I'm guessing induction is related to the surface area of the plate, the potential charge of the plate, and it's distance to the pointed electrode. The electric field of the plate converges on the point of the electrode.

Hard to surmise, but in my simple mind it means the area of the plate reduces to the electrode, so the charge must have an equal increase in potential. Or, the area of the plate produces a combined action on the ions of the air causing the potential of a few ions to equal that of the charged plate. Humidity must form a return path to short out the plate which causes a drop in potential.

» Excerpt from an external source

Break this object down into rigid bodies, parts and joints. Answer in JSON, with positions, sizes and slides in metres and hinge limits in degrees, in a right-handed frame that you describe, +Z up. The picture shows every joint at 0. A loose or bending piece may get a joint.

But what I said about infinite power, that's related to an ideal current source.
From wiki,
Quote
The voltage across an ideal current source is completely determined by the circuit it is connected to. When connected to a short circuit, there is zero voltage and thus zero power delivered. When connected to a load resistance, the voltage across the source approaches infinity as the load resistance approaches infinity (an open circuit).

So for Ohm's
1A x 10 Ohm = 10V = 10W
1A x 100 Ohm = 100V = 100W

It's just an ideal current source is completely backwards to the way that we use power. Everything would have to be wired in series and designed for the current output of the source.
Title: Re: Wimshurst - let's clear this up
Post by: nix85 on March 08, 2021, 06:11:09 PM
To start with ideal current source, that is just abstraction to make a point, battery is considered an ideal voltage source (almost) yet it does not provide infinite anything.

Now that we put that away, yes, pointed electrode increases the local electric field, i mentioned it in the first post, quote..

Quote
Are all the sectors somehow adding up in voltage? That sure does NOT seem to be the case, at least i don't see how that would work.